* _TO BE DONE_
Below is a block of data; give all of it again word for word.

━━━ GIVEN MATERIAL ━━━

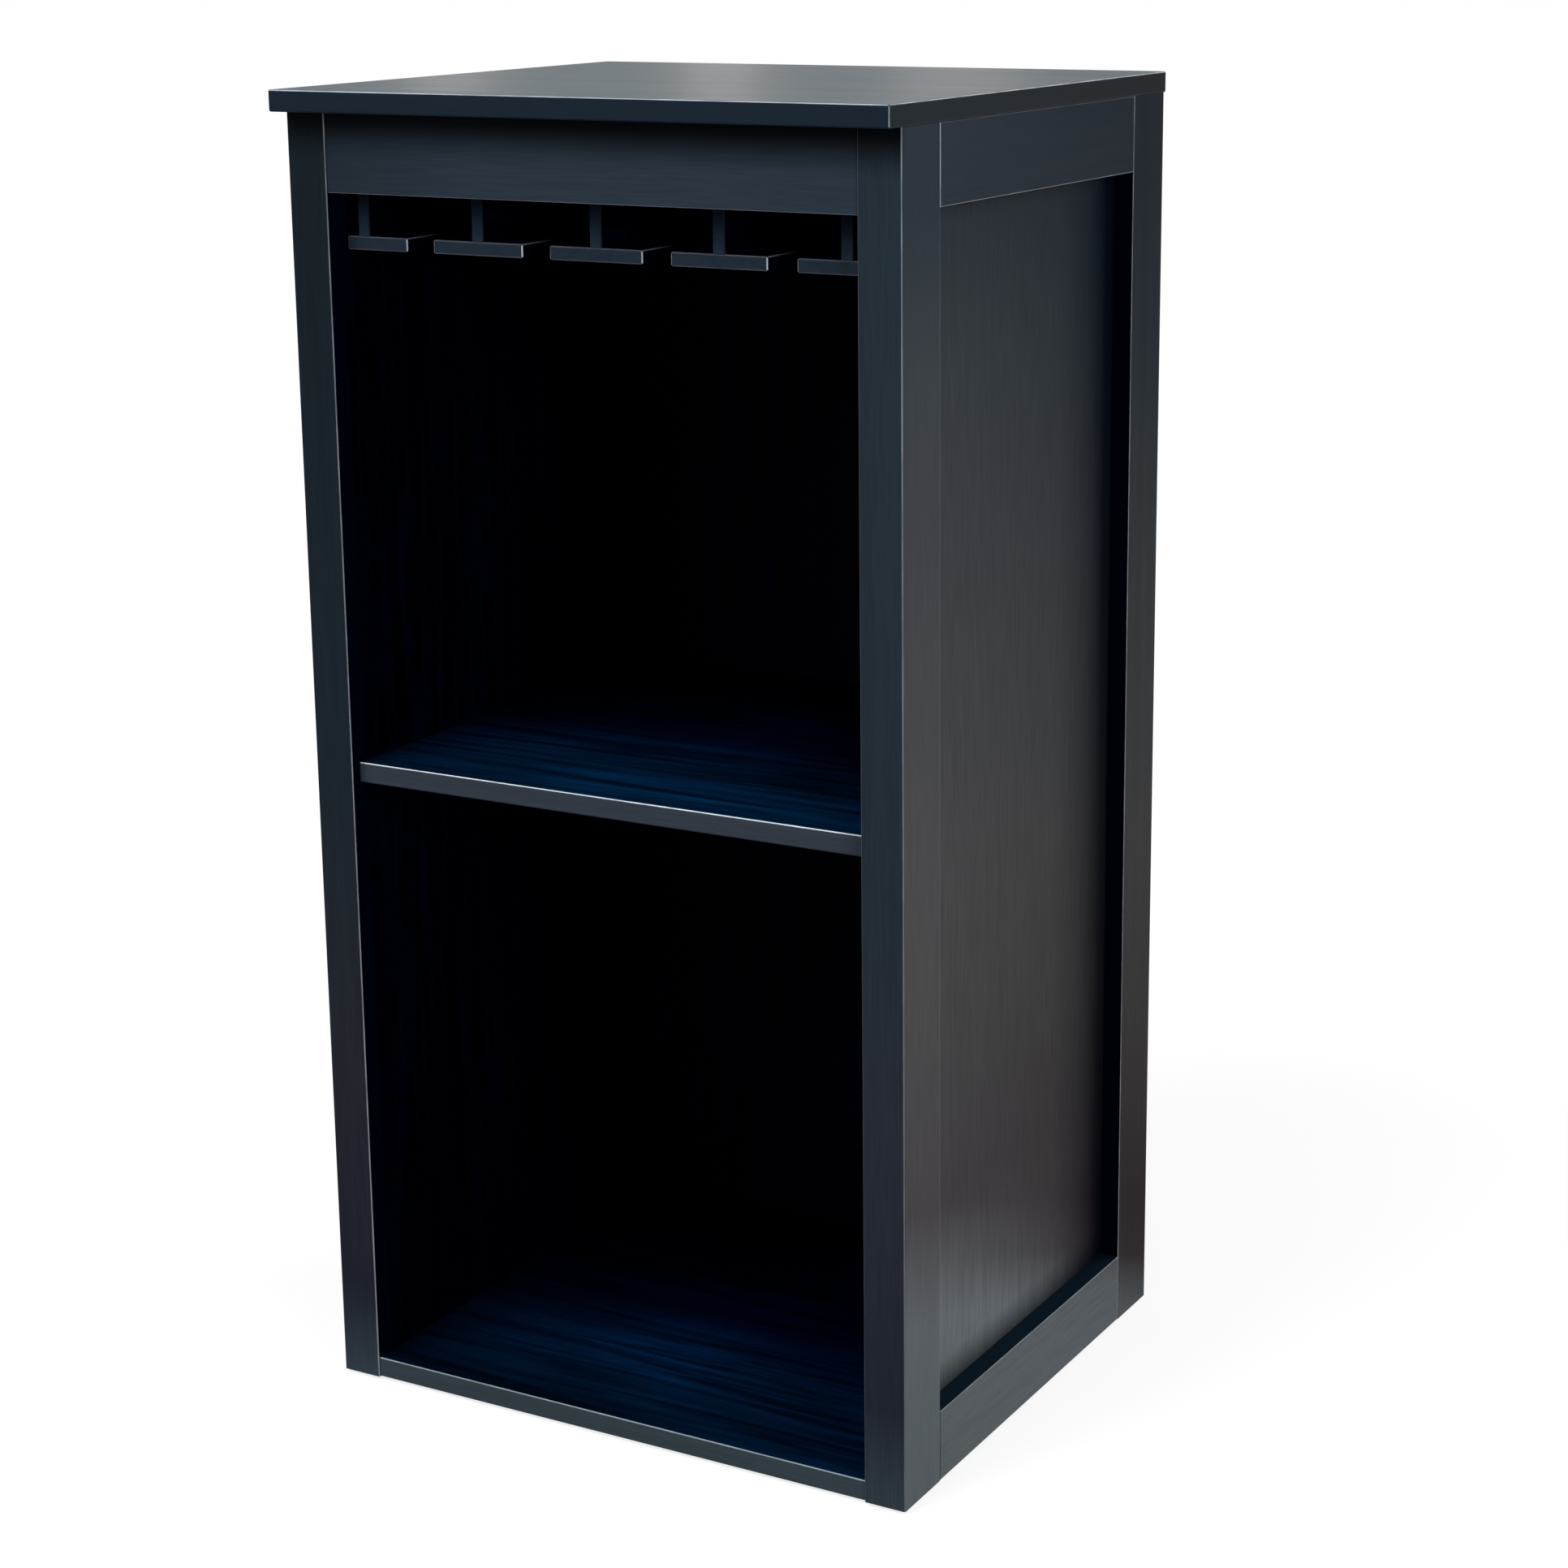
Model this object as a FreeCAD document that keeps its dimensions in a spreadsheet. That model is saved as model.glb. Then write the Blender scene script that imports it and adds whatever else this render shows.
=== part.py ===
import FreeCAD
import Part
import os
import re
import Sketcher

# An open-fronted bar cabinet: four rebated corner posts, framed and panelled sides, a thin top
# board, a bottom board, one loose shelf on pins, and five T rails that hang glasses by the foot.
# Row frame: X to the right seen from the front, Y to the back, Z up, origin on the floor under
# the middle of the whole cabinet. Millimetres.

Vector = FreeCAD.Vector
Constraint = Sketcher.Constraint
X_AXIS = Vector(1, 0, 0)
Y_AXIS = Vector(0, 1, 0)
Z_AXIS = Vector(0, 0, 1)

DRIVING = {
    "carcass_width": 510,
    "carcass_depth": 434,
    "post_length": 1000,
    "post_width": 34,
    "post_depth": 56,
    "panel_thick": 18,
    "back_thick": 3,
    "back_edge_gap": 0.5,
    "front_setback": 1.5,
    "top_thick": 16,
    "top_front_overhang": 19,
    "top_side_overhang": 1,
    "top_back_overhang": 1,
    "apron_thick": 16,
    "apron_drop": 59,
    "side_top_height": 57,
    "side_bottom_height": 56,
    "bottom_thick": 16.5,
    "rack_board_thick": 16,
    "dado_depth": 6,
    "shelf_thick": 16,
    "shelf_level": 508,
    "shelf_setback": 9,
    "shelf_side_gap": 0.5,
    "shelf_back_gap": 1,
    "shelf_lift": 0.3,
    "rack_stem_inset": 18,
    "rack_slot_width": 23.5,
    "rack_end_gap": 1.5,
    "rack_side_gap": 3,
    "flange_thick": 10,
    "stem_thick": 10,
    "stem_height": 32.5,
    "stem_seat": 5,
    "cleat_width": 18,
    "cleat_thick": 18,
    "cleat_inset": 20,
    "tenon_thick": 8,
    "tenon_length": 15,
    "tenon_shoulder": 8,
    "top_ease": 1.5,
    "corner_ease": 1.5,
    "edge_ease": 1,
    "rack_ease": 0.8,
    "fit_gap": 0.1,
    "end_gap": 0.5,
    "glide_radius": 9,
    "glide_thick": 3,
    "glide_inset": 14,
    "nail_radius": 1.5,
    "nail_length": 15,
    "pin_radius": 2.5,
    "pin_depth": 9,
    "pin_head_radius": 3.5,
    "pin_reach": 8,
    "pin_inset": 50,
    "screw_radius": 2,
    "screw_head_radius": 4,
    "top_screw_length": 28,
    "top_screw_inset": 50,
    "back_screw_length": 16,
    "back_screw_inset": 71,
}

doc = FreeCAD.newDocument("bar_cabinet")
sheet = doc.addObject("Spreadsheet::Sheet", "Sheet")
for row, (alias, value) in enumerate(DRIVING.items(), start=1):
    sheet.set(f"A{row}", alias)
    sheet.set(f"B{row}", str(value))
    sheet.setAlias(f"B{row}", alias)
doc.recompute()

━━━

* _FINISHED TASK_
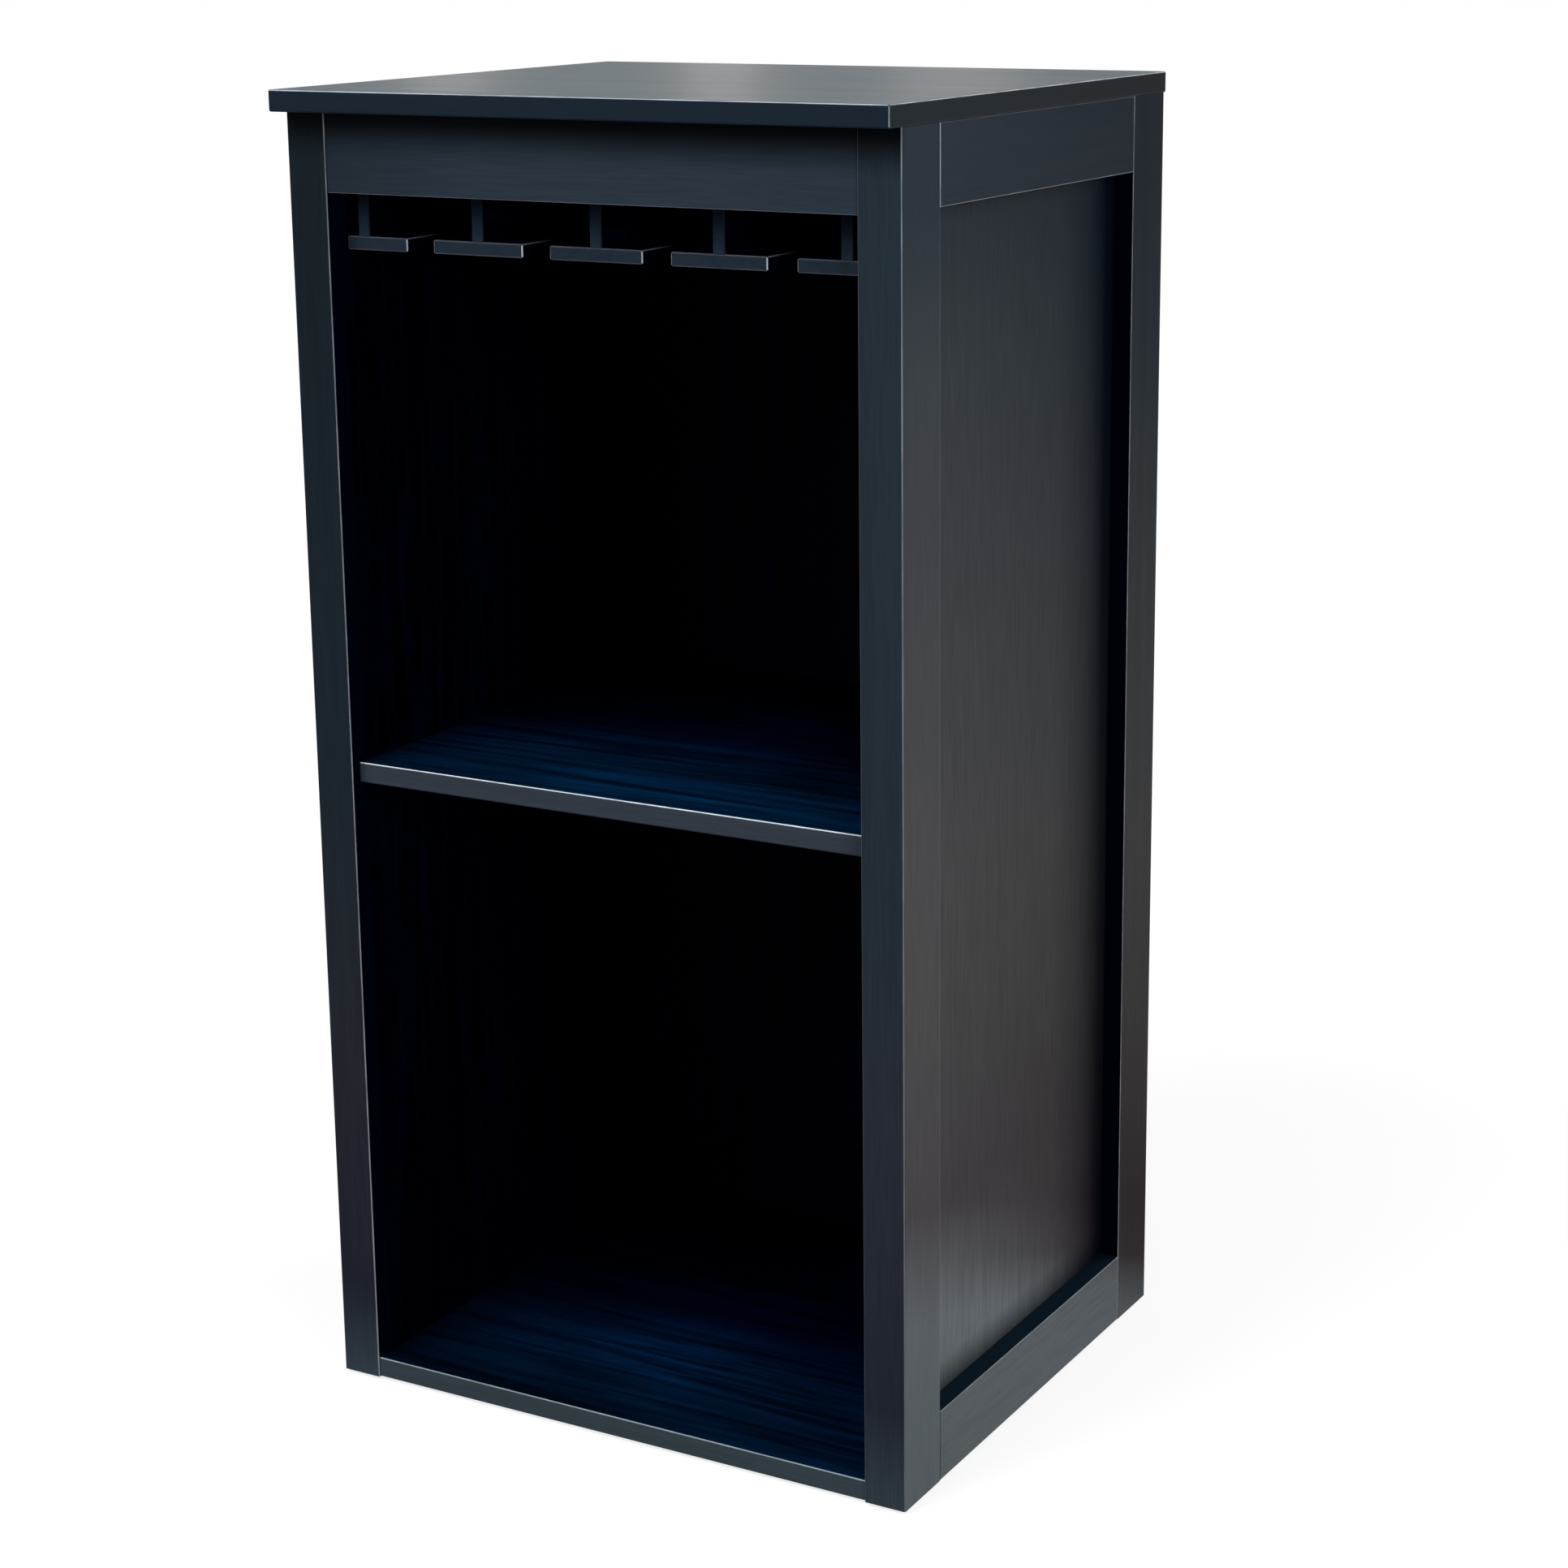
Model this object as a FreeCAD document that keeps its dimensions in a spreadsheet. That model is saved as model.glb. Then write the Blender scene script that imports it and adds whatever else this render shows.
=== part.py ===
import FreeCAD
import Part
import os
import re
import Sketcher

# An open-fronted bar cabinet: four rebated corner posts, framed and panelled sides, a thin top
# board, a bottom board, one loose shelf on pins, and five T rails that hang glasses by the foot.
# Row frame: X to the right seen from the front, Y to the back, Z up, origin on the floor under
# the middle of the whole cabinet. Millimetres.

Vector = FreeCAD.Vector
Constraint = Sketcher.Constraint
X_AXIS = Vector(1, 0, 0)
Y_AXIS = Vector(0, 1, 0)
Z_AXIS = Vector(0, 0, 1)

DRIVING = {
    "carcass_width": 510,
    "carcass_depth": 434,
    "post_length": 1000,
    "post_width": 34,
    "post_depth": 56,
    "panel_thick": 18,
    "back_thick": 3,
    "back_edge_gap": 0.5,
    "front_setback": 1.5,
    "top_thick": 16,
    "top_front_overhang": 19,
    "top_side_overhang": 1,
    "top_back_overhang": 1,
    "apron_thick": 16,
    "apron_drop": 59,
    "side_top_height": 57,
    "side_bottom_height": 56,
    "bottom_thick": 16.5,
    "rack_board_thick": 16,
    "dado_depth": 6,
    "shelf_thick": 16,
    "shelf_level": 508,
    "shelf_setback": 9,
    "shelf_side_gap": 0.5,
    "shelf_back_gap": 1,
    "shelf_lift": 0.3,
    "rack_stem_inset": 18,
    "rack_slot_width": 23.5,
    "rack_end_gap": 1.5,
    "rack_side_gap": 3,
    "flange_thick": 10,
    "stem_thick": 10,
    "stem_height": 32.5,
    "stem_seat": 5,
    "cleat_width": 18,
    "cleat_thick": 18,
    "cleat_inset": 20,
    "tenon_thick": 8,
    "tenon_length": 15,
    "tenon_shoulder": 8,
    "top_ease": 1.5,
    "corner_ease": 1.5,
    "edge_ease": 1,
    "rack_ease": 0.8,
    "fit_gap": 0.1,
    "end_gap": 0.5,
    "glide_radius": 9,
    "glide_thick": 3,
    "glide_inset": 14,
    "nail_radius": 1.5,
    "nail_length": 15,
    "pin_radius": 2.5,
    "pin_depth": 9,
    "pin_head_radius": 3.5,
    "pin_reach": 8,
    "pin_inset": 50,
    "screw_radius": 2,
    "screw_head_radius": 4,
    "top_screw_length": 28,
    "top_screw_inset": 50,
    "back_screw_length": 16,
    "back_screw_inset": 71,
}

doc = FreeCAD.newDocument("bar_cabinet")
sheet = doc.addObject("Spreadsheet::Sheet", "Sheet")
for row, (alias, value) in enumerate(DRIVING.items(), start=1):
    sheet.set(f"A{row}", alias)
    sheet.set(f"B{row}", str(value))
    sheet.setAlias(f"B{row}", alias)
doc.recompute()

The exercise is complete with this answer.